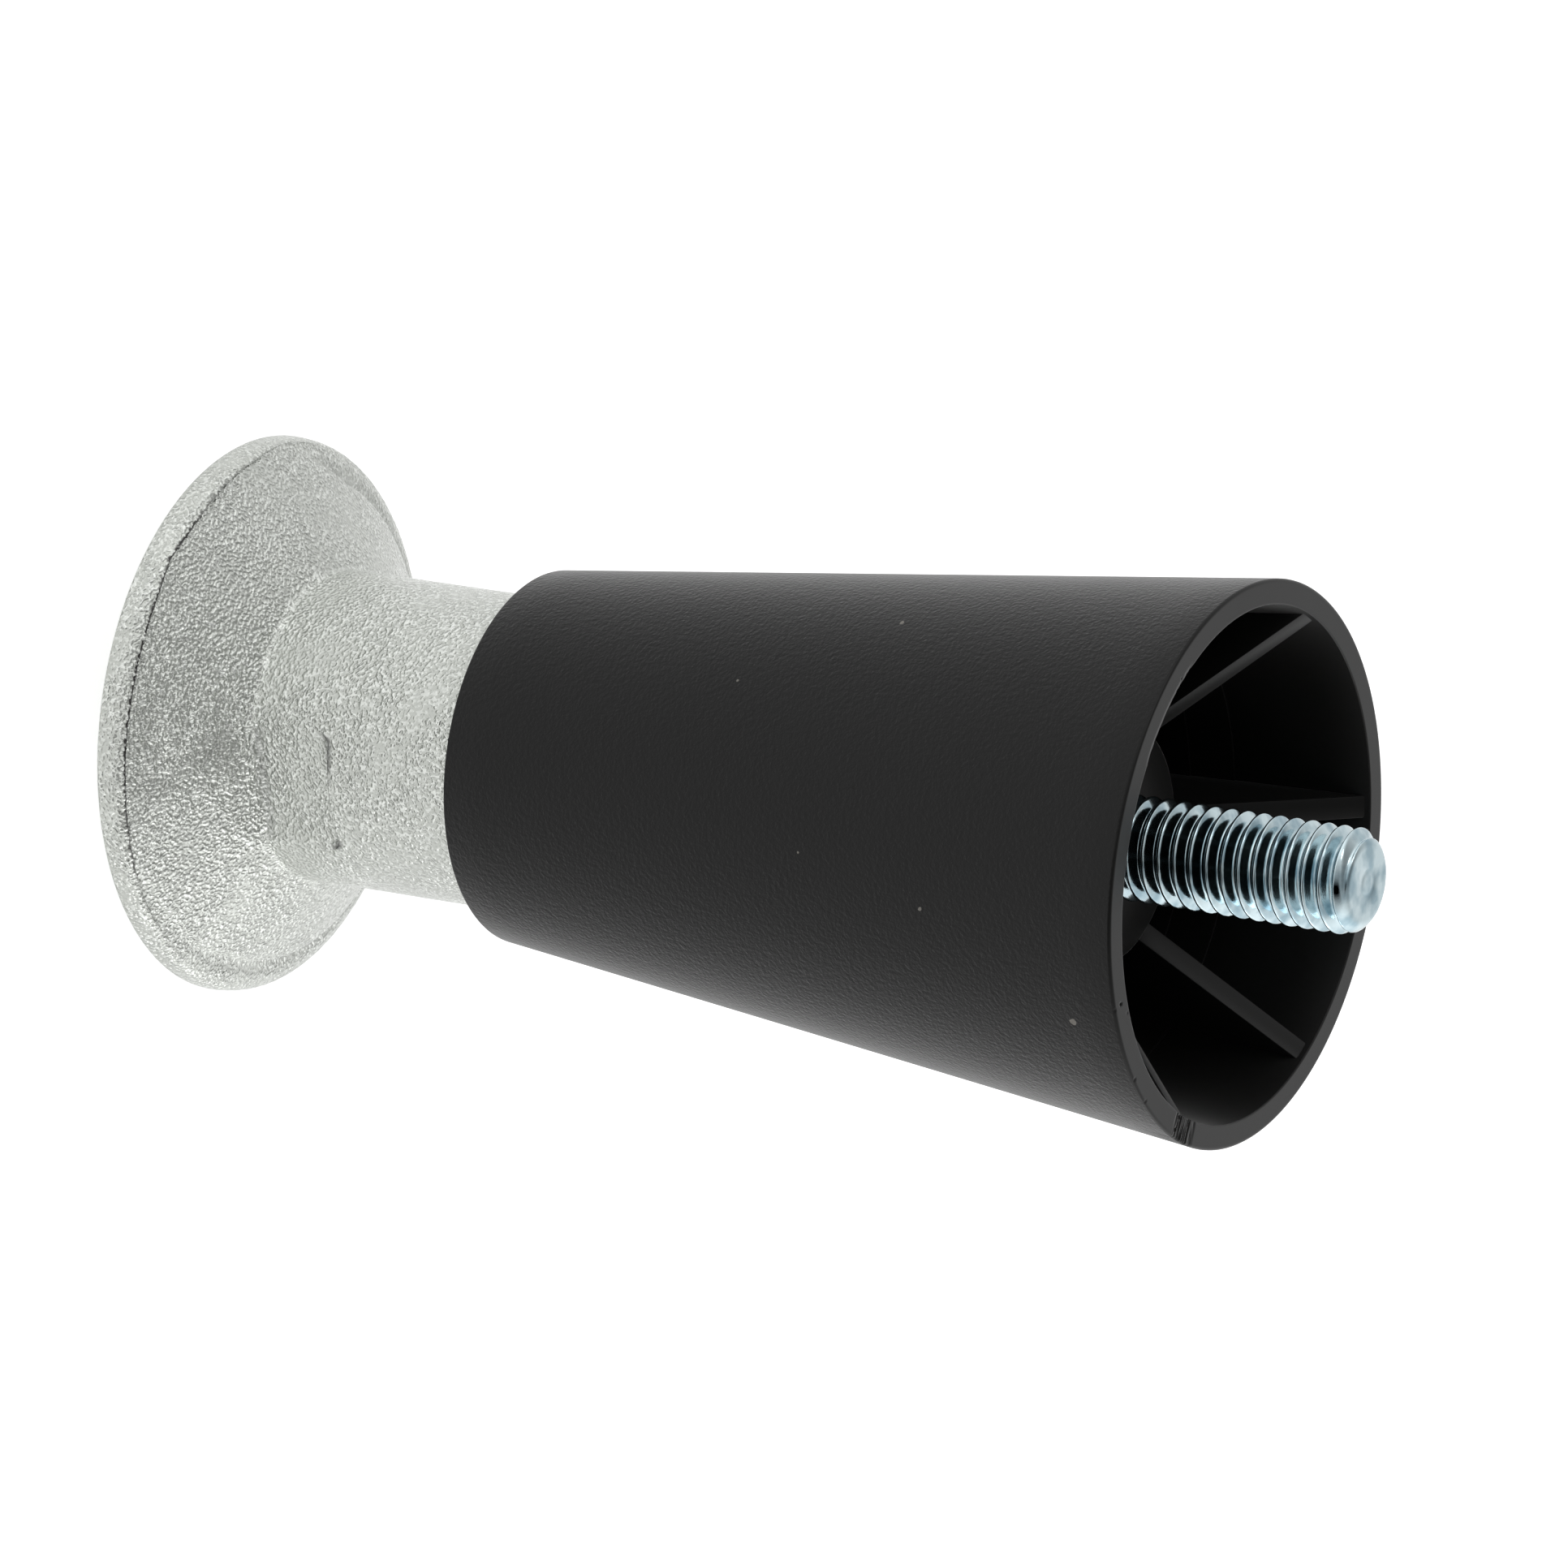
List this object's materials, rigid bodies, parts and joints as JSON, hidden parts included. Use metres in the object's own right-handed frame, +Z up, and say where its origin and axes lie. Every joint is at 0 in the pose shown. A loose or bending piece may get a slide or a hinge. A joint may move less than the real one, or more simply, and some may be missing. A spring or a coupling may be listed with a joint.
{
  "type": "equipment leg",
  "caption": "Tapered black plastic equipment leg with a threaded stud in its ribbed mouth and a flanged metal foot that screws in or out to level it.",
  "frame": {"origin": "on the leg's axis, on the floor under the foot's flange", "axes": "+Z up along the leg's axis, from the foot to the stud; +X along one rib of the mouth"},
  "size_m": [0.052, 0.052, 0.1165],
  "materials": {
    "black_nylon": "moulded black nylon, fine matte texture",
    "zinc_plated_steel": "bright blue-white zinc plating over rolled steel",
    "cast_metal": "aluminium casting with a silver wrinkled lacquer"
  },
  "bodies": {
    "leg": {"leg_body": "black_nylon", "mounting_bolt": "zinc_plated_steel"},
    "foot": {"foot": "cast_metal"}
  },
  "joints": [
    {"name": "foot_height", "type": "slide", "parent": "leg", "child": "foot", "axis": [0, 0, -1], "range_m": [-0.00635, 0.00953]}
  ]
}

++++++

__GOAL__. Using the data above, say how many lines include "bodies". No other reply is needed.

__SOLUTION TO THIS TASK__. 2